Des chan­ge­ments de com­por­te­ments se des­sinent donc dans les deux pays, ce qui va rap­pro­cher encore les carac­té­ris­tiques et les per­for­mances des banques.

Conclusion

La spé­ci­fi­ci­té des banques alle­mandes est d’ordre cultu­rel, alors que des pesan­teurs admi­nis­tra­tives et des pri­vi­lèges héri­tés de l’his­toire pèsent encore sur les banques fran­çaises. Le modèle alle­mand de banque-indus­trie a été le fruit de choix rela­tion­nels entre les acteurs éco­no­miques. Le sys­tème fran­çais de cir­cuits admi­nis­trés de finan­ce­ment est une sur­vi­vance des poli­tiques éco­no­miques de l’après-guerre.

La conver­gence en cours est d’a­bord un phé­no­mène mon­dial : le déve­lop­pe­ment des mar­chés, la déré­gu­la­tion des éco­no­mies, l’é­mer­gence des fonds de pen­sion modi­fient le pay­sage ban­caire et contri­buent à une « glo­ba­li­sa­tion » désor­mais iné­luc­table.

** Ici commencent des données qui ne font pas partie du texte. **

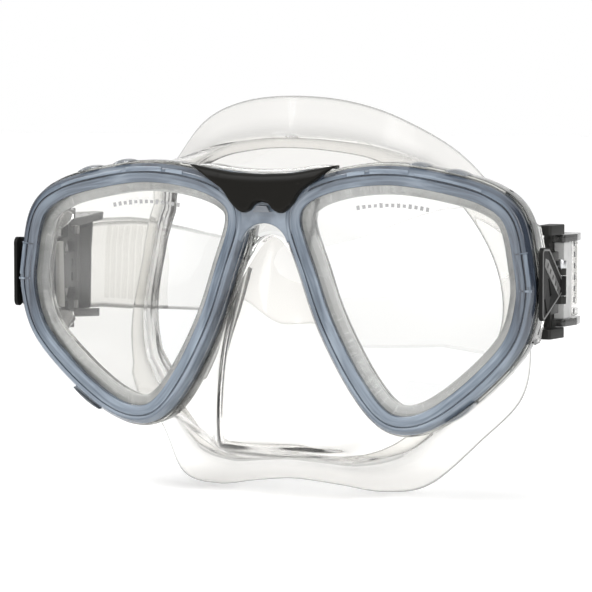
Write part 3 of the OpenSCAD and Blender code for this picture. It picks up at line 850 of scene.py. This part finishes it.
def make_cover():
    """Black cover over the bridge: crowned, with a sloping band along its top."""
    half = smooth_line(COVER_POINTS, 8)
    tip = int(np.argmax(half[:, 0]))
    top, low = half[:tip + 1], half[tip:][::-1]
    x = np.linspace(-1, 1, 81)
    x = np.sign(x) * np.abs(x) ** 0.9 * half[tip, 0]
    top_z = np.interp(np.abs(x), top[:, 0], top[:, 1])
    low_z = np.interp(np.abs(x), low[:, 0], low[:, 1])
    share = 0.5 - 0.5 * np.cos(np.linspace(0, math.pi, 19))
    z = low_z + (top_z - low_z) * share[:, None]
    reach = half[tip, 0] - np.abs(x)
    from_edge = np.minimum(np.minimum(z - low_z, top_z - z), reach * 0.4)
    rise = np.sqrt(np.clip(1 - (1 - np.minimum(from_edge / 1.1, 1)) ** 2, 0, 1))
    slope = np.clip(1 - (top_z - z) / 2.4, 0, 1) * 0.9
    crown = 0.35 * (x / half[tip, 0]) ** 2
    seam = 0.12 * np.exp(-((np.abs(x) - 13.6 - (z - 27) ** 2 * 0.05) / 0.25) ** 2)
    front = -0.9 - rise * (2.5 - crown - slope) + seam
    grid = np.stack([np.broadcast_to(x, z.shape), front, z], -1)
    back = grid.copy()
    back[..., 1] = -0.45
    shape = Shape()
    points, faces = thick_sheet(grid, (np.zeros(3), np.zeros(3)))
    points[len(points) // 2:] = back.reshape(-1, 3)
    shape.add(on_mid_plane(points), faces)
    shape.piece("bridge_cover_shell", BLACK, "frame", ["bridge_cover"], "black_cover", 50)
    top_line = smooth_line([(-23, 31.6), (-18, 31.7), (-10, 30.7), (0, 30.2), (10, 30.7),
                            (18, 31.7), (23, 31.6)], 6)
    bead = rounded([(-0.5, 1.0), (-0.5, 6), (0.6, 6), (0.6, 1.0)], 0.4)
    rim = Shape()
    rim.add(*swept(top_line, bead, on_mid_plane, False))
    rim.piece("clear_brow_rim", CLEAR_FRAME, "frame", ["main_frame"], "clear_frame")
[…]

Dans ce contexte, la mon­naie unique est avant tout un cata­ly­seur et un accé­lé­ra­teur du chan­ge­ment. L’eu­ro, en condui­sant chaque entre­prise à défi­nir avec pré­ci­sion sa stra­té­gie et à sélec­tion­ner ses spé­cia­li­tés, sus­cite de nou­velles oppor­tu­ni­tés de rap­pro­che­ment, d’al­liances et de restruc­tu­ra­tions, qui auront, pour les banques alle­mandes comme fran­çaises, des retom­bées for­cé­ment positives.

Mais sur­tout, banques fran­çaises et banques alle­mandes vont béné­fi­cier de l’eu­ro et de la poli­tique moné­taire euro­péenne. La sta­bi­li­té de l’eu­ro favo­ri­se­ra une pente posi­tive plus fré­quente de la courbe des taux et per­met­tra aus­si une uti­li­sa­tion plus exten­sive, et avec moins de risque, de la trans­for­ma­tion, qui est une acti­vi­té de base du métier ban­caire. L’eu­ro sera un moteur de la créa­tion d’un grand mar­ché finan­cier euro­péen inté­gré, qui consti­tue­ra un pôle d’at­trac­tion pour l’é­pargne et les inves­tis­seurs du monde entier. Enfin, les banques euro­péennes auront accès à un pri­vi­lège jus­qu’a­lors réser­vé aux banques amé­ri­caines : avoir pour outil de tra­vail une grande mon­naie de réfé­rence et d’u­sage dans les échanges internationaux.